## TASK DIRECTIONS
All lines featuring the string "axes" are to be listed.
##### GIVEN DATA #####
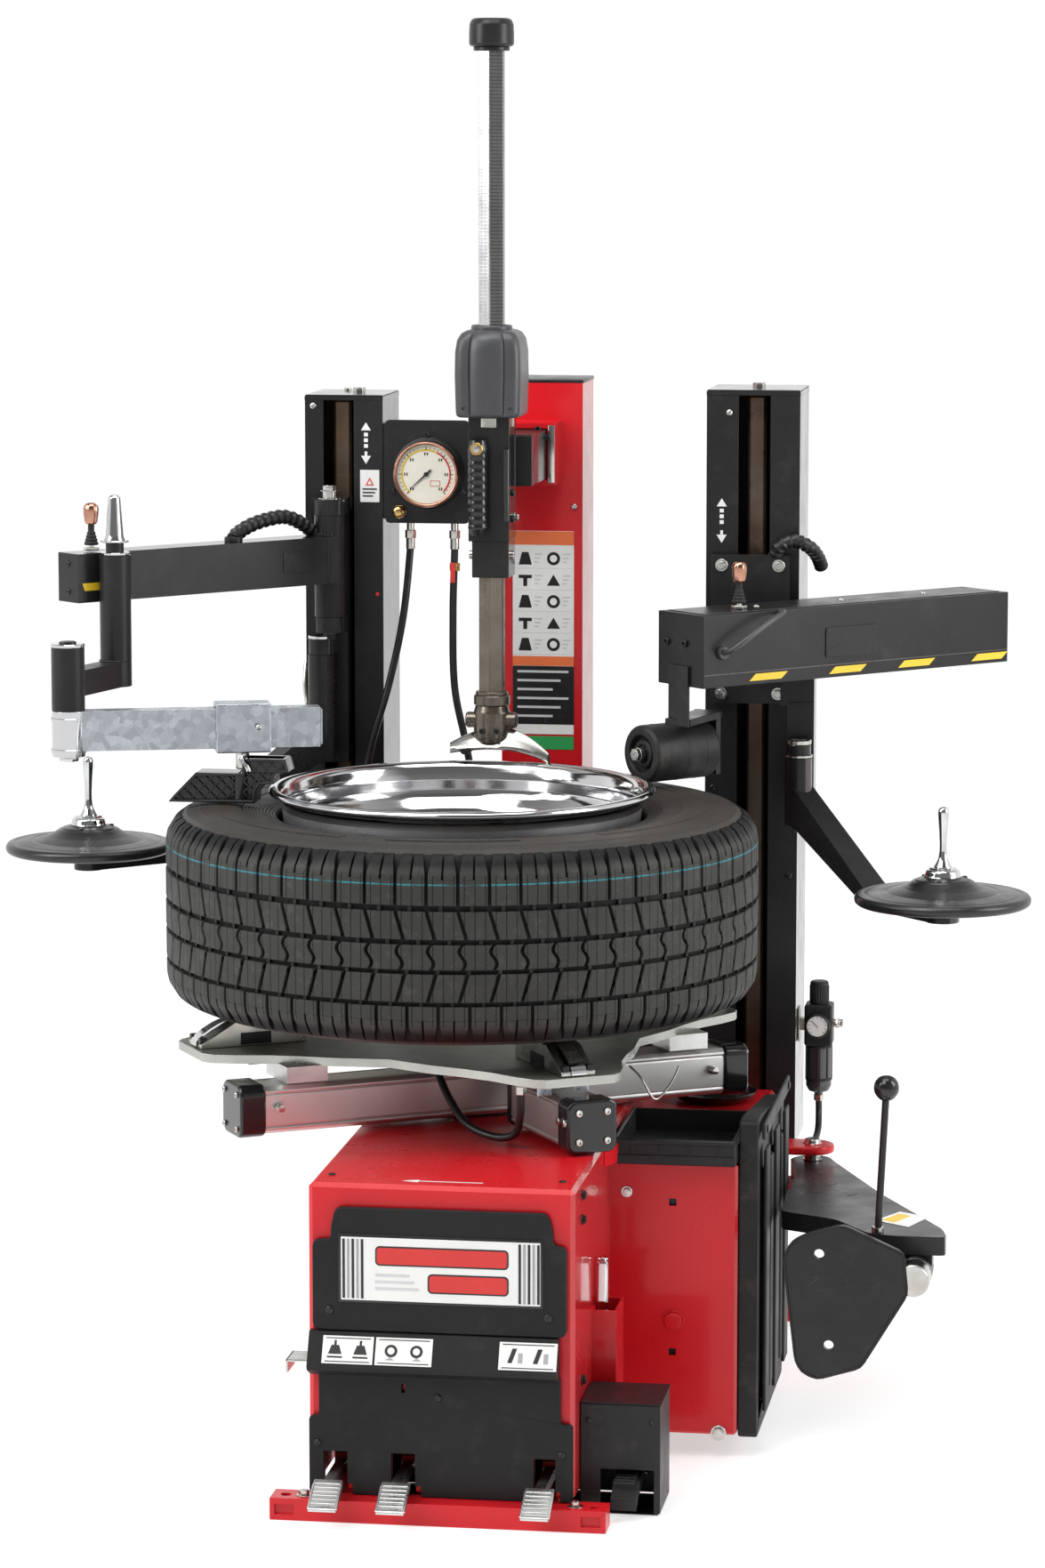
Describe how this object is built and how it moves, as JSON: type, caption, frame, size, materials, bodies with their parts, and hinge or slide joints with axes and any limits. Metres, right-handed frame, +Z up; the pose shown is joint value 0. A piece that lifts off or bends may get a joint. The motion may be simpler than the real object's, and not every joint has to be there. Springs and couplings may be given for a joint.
{
  "type": "tyre changer machine",
  "caption": "Garage tyre changer: foot-pedal cabinet, clamping turntable with a wheel on it, tilting tower with a hexagonal mast, two assist arms and a side bead breaker.",
  "frame": {"origin": "on the floor, under the centre of the machine's outline", "axes": "+Z up, -Y towards the operator at the pedals, +X to the operator's right"},
  "size_m": [1.485, 1.3, 1.982],
  "materials": {
    "red": "gloss powder coat",
    "black_paint": "satin powder coat",
    "black_plastic": "moulded, satin",
    "black_rubber": "matt",
    "tyre": "matt tread",
    "galvanised": "zinc plated",
    "table_steel": "zinc plated, satin",
    "aluminium": "satin",
    "polished_rim": "polished",
    "chrome": "polished",
    "mast_steel": "oiled bright steel",
    "cast": "rough cast",
    "dial": "glazed dial",
    "brass": "bright"
  },
  "bodies": {
    "root": {"base_frame": "red", "cabinet": "red", "name_cover": "black_paint", "pedal_cover": "black_paint", "pedal_box": "black_paint", "side_pad": "black_rubber", "tool_tray": "black_plastic", "gearbox": "cast", "drive_motor": "cast", "tower_bracket": "red", "left_column": "black_paint", "right_column": "black_paint", "left_guide_bar": "mast_steel", "right_guide_bar": "mast_steel", "gauge_panel": "black_paint", "pressure_gauge": "dial", "air_filter_unit": "black_plastic", "gauge_hose_1": "black_rubber", "gauge_hose_2": "black_rubber", "breaker_bracket": "red"},
    "bleed_button": {"bleed_button": "brass"},
    "tower_pedal": {"tower_pedal": "aluminium"},
    "clamp_pedal": {"clamp_pedal": "aluminium"},
    "rotation_pedal": {"rotation_pedal": "aluminium"},
    "inflation_pedal": {"inflation_pedal": "black_plastic"},
    "tyre_lever": {"tyre_lever": "chrome"},
    "turntable": {"turntable_plate": "table_steel", "clamp_cylinder_1": "aluminium", "clamp_cylinder_2": "aluminium", "clamp_hose_1": "black_rubber", "wheel_rim": "polished_rim", "tyre": "tyre"},
    "jaw_1": {"jaw_1": "galvanised"},
    "jaw_2": {"jaw_2": "galvanised"},
    "jaw_3": {"jaw_3": "galvanised"},
    "jaw_4": {"jaw_4": "galvanised"},
    "tower": {"tower": "red"},
    "slide_arm": {"slide_arm": "black_paint", "lock_cover": "black_plastic"},
    "lock_handle": {"lock_handle": "black_paint"},
    "mast": {"hex_mast": "mast_steel", "mount_head": "chrome"},
    "left_carriage": {"left_carriage": "black_paint"},
    "left_arm": {"left_arm": "black_paint"},
    "joystick_left": {"joystick_left": "black_plastic"},
    "left_link": {"left_link": "black_paint"},
    "press_arm": {"press_arm": "galvanised"},
    "press_slider": {"press_slider": "galvanised"},
    "press_block": {"press_block": "black_plastic"},
    "left_disc_arm": {"left_disc_arm": "black_paint"},
    "left_disc": {"left_disc": "black_rubber"},
    "right_carriage": {"right_carriage": "black_paint"},
    "right_arm": {"right_arm": "black_paint", "roller_bracket": "black_paint"},
    "joystick_right": {"joystick_right": "black_plastic"},
    "press_roller": {"press_roller": "black_plastic"},
    "right_disc_arm": {"right_disc_arm": "black_paint"},
    "right_disc": {"right_disc": "black_rubber"},
    "breaker_arm": {"breaker_arm": "black_paint"},
    "breaker_blade": {"breaker_blade": "black_paint"}
  },
  "joints": [
    {"name": "turntable_spin", "type": "hinge", "parent": "root", "child": "turntable", "pos_m": [-0.0565, -0.01, 0.5], "axis": [0, 0, 1], "continuous": true},
    {"name": "jaw_1_slide", "type": "slide", "parent": "turntable", "child": "jaw_1", "axis": [0.848, 0.5299, 0], "range_m": [0, 0.045]},
    {"name": "jaw_2_slide", "type": "slide", "parent": "turntable", "child": "jaw_2", "axis": [-0.5299, 0.848, 0], "range_m": [0, 0.045]},
    {"name": "jaw_3_slide", "type": "slide", "parent": "turntable", "child": "jaw_3", "axis": [-0.848, -0.5299, 0], "range_m": [0, 0.045]},
    {"name": "jaw_4_slide", "type": "slide", "parent": "turntable", "child": "jaw_4", "axis": [0.5299, -0.848, 0], "range_m": [0, 0.045]},
    {"name": "tower_pedal_press", "type": "hinge", "parent": "root", "child": "tower_pedal", "pos_m": [-0.141, -0.485, 0.0525], "axis": [1, 0, 0], "range_deg": [-4, 4], "stiffness_Nm_per_rad": 12},
    {"name": "clamp_pedal_press", "type": "hinge", "parent": "root", "child": "clamp_pedal", "pos_m": [-0.0505, -0.485, 0.0525], "axis": [1, 0, 0], "range_deg": [-4, 4], "stiffness_Nm_per_rad": 12},
    {"name": "rotation_pedal_press", "type": "hinge", "parent": "root", "child": "rotation_pedal", "pos_m": [0.141, -0.485, 0.0525], "axis": [1, 0, 0], "range_deg": [-4, 4], "stiffness_Nm_per_rad": 12},
    {"name": "inflation_pedal_press", "type": "hinge", "parent": "root", "child": "inflation_pedal", "pos_m": [0.2445, -0.428, 0.045], "axis": [1, 0, 0], "range_deg": [0, 4], "stiffness_Nm_per_rad": 6, "springref_deg": -5.73},
    {"name": "tyre_lever_lift", "type": "slide", "parent": "root", "child": "tyre_lever", "axis": [0, 0, 1], "range_m": [0, 0.13]},
    {"name": "bleed_button_press", "type": "slide", "parent": "root", "child": "bleed_button", "axis": [0, 1, 0], "range_m": [0, 0.004], "stiffness_N_per_m": 400, "springref_m": -0.002},
    {"name": "tower_tilt", "type": "hinge", "parent": "root", "child": "tower", "pos_m": [-0.015, 0.59, 0.606], "axis": [-1, 0, 0], "range_deg": [0, 25]},
    {"name": "arm_slide", "type": "slide", "parent": "tower", "child": "slide_arm", "axis": [0, 1, 0], "range_m": [-0.1, 0.13]},
    {"name": "lock_handle_swing", "type": "hinge", "parent": "slide_arm", "child": "lock_handle", "pos_m": [-0.0685, 0.206, 1.366], "axis": [-1, 0, 0], "range_deg": [0, 25]},
    {"name": "mast_slide", "type": "slide", "parent": "slide_arm", "child": "mast", "axis": [0, 0, 1], "range_m": [0, 0.16]},
    {"name": "left_carriage_lift", "type": "slide", "parent": "root", "child": "left_carriage", "axis": [0, 0, 1], "range_m": [0, 0.14]},
    {"name": "left_arm_swing", "type": "hinge", "parent": "left_carriage", "child": "left_arm", "pos_m": [-0.3145, 0.356, 1.18], "axis": [0, 0, 1], "range_deg": [-55, 0]},
    {"name": "joystick_left_tilt", "type": "hinge", "parent": "left_arm", "child": "joystick_left", "pos_m": [-0.6015, 0.04, 1.2265], "axis": [1, 0, 0], "range_deg": [-12, 12], "stiffness_Nm_per_rad": 0.5},
    {"name": "left_link_swing", "type": "hinge", "parent": "left_arm", "child": "left_link", "pos_m": [-0.5615, 0.016, 1.05], "axis": [0, 0, 1], "range_deg": [-50, 0]},
    {"name": "press_arm_swing", "type": "hinge", "parent": "left_link", "child": "press_arm", "pos_m": [-0.5985, -0.121, 0.985], "axis": [0, 0, 1], "range_deg": [-30, 30]},
    {"name": "press_slider_slide", "type": "slide", "parent": "press_arm", "child": "press_slider", "axis": [-0.9542, -0.2992, 0], "range_m": [0, 0.1]},
    {"name": "press_block_swivel", "type": "hinge", "parent": "press_slider", "child": "press_block", "pos_m": [-0.36495, -0.04776, 0.94], "axis": [0, 0, 1], "range_deg": [-8, 8]},
    {"name": "left_disc_arm_swing", "type": "hinge", "parent": "left_carriage", "child": "left_disc_arm", "pos_m": [-0.3295, 0.362, 0.95], "axis": [0, 0, 1], "range_deg": [-40, 0]},
    {"name": "left_disc_spin", "type": "hinge", "parent": "left_disc_arm", "child": "left_disc", "pos_m": [-0.6225, 0.09, 0.7915], "axis": [0, 0, 1], "continuous": true},
    {"name": "right_carriage_lift", "type": "slide", "parent": "root", "child": "right_carriage", "axis": [0, 0, 1], "range_m": [0, 0.12]},
    {"name": "right_arm_slide", "type": "slide", "parent": "right_carriage", "child": "right_arm", "axis": [0.7071, 0.7071, 0], "range_m": [0, 0.06]},
    {"name": "joystick_right_tilt", "type": "hinge", "parent": "right_arm", "child": "joystick_right", "pos_m": [0.3095, 0.24, 1.1365], "axis": [1, 0, 0], "range_deg": [-12, 12], "stiffness_Nm_per_rad": 0.5},
    {"name": "press_roller_spin", "type": "hinge", "parent": "right_arm", "child": "press_roller", "pos_m": [0.2135, 0.24, 0.9265], "axis": [0.7071, 0.7071, 0], "continuous": true},
    {"name": "right_disc_arm_swing", "type": "hinge", "parent": "right_carriage", "child": "right_disc_arm", "pos_m": [0.3885, 0.34, 0.86], "axis": [0, 0, 1], "range_deg": [-15, 45]},
    {"name": "right_disc_spin", "type": "hinge", "parent": "right_disc_arm", "child": "right_disc", "pos_m": [0.6175, 0.09, 0.744], "axis": [0, 0, 1], "continuous": true},
    {"name": "breaker_arm_swing", "type": "hinge", "parent": "root", "child": "breaker_arm", "pos_m": [0.4215, 0.252, 0.311], "axis": [0, 0, 1], "range_deg": [0, 40]},
    {"name": "breaker_blade_swivel", "type": "hinge", "parent": "breaker_arm", "child": "breaker_blade", "pos_m": [0.6055, -0.2303, 0.274], "axis": [0, 1, 0], "range_deg": [-12, 12]}
  ],
  "couplings": [
    {"joint": "jaw_2_slide", "follows": "jaw_1_slide", "ratio": 1},
    {"joint": "jaw_3_slide", "follows": "jaw_1_slide", "ratio": 1},
    {"joint": "jaw_4_slide", "follows": "jaw_1_slide", "ratio": 1}
  ]
}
#####
## WRITTEN SOLUTION
Describe how this object is built and how it moves, as JSON: type, caption, frame, size, materials, bodies with their parts, and hinge or slide joints with axes and any limits. Metres, right-handed frame, +Z up; the pose shown is joint value 0. A piece that lifts off or bends may get a joint. The motion may be simpler than the real object's, and not every joint has to be there. Springs and couplings may be given for a joint.
  "frame": {"origin": "on the floor, under the centre of the machine's outline", "axes": "+Z up, -Y towards the operator at the pedals, +X to the operator's right"},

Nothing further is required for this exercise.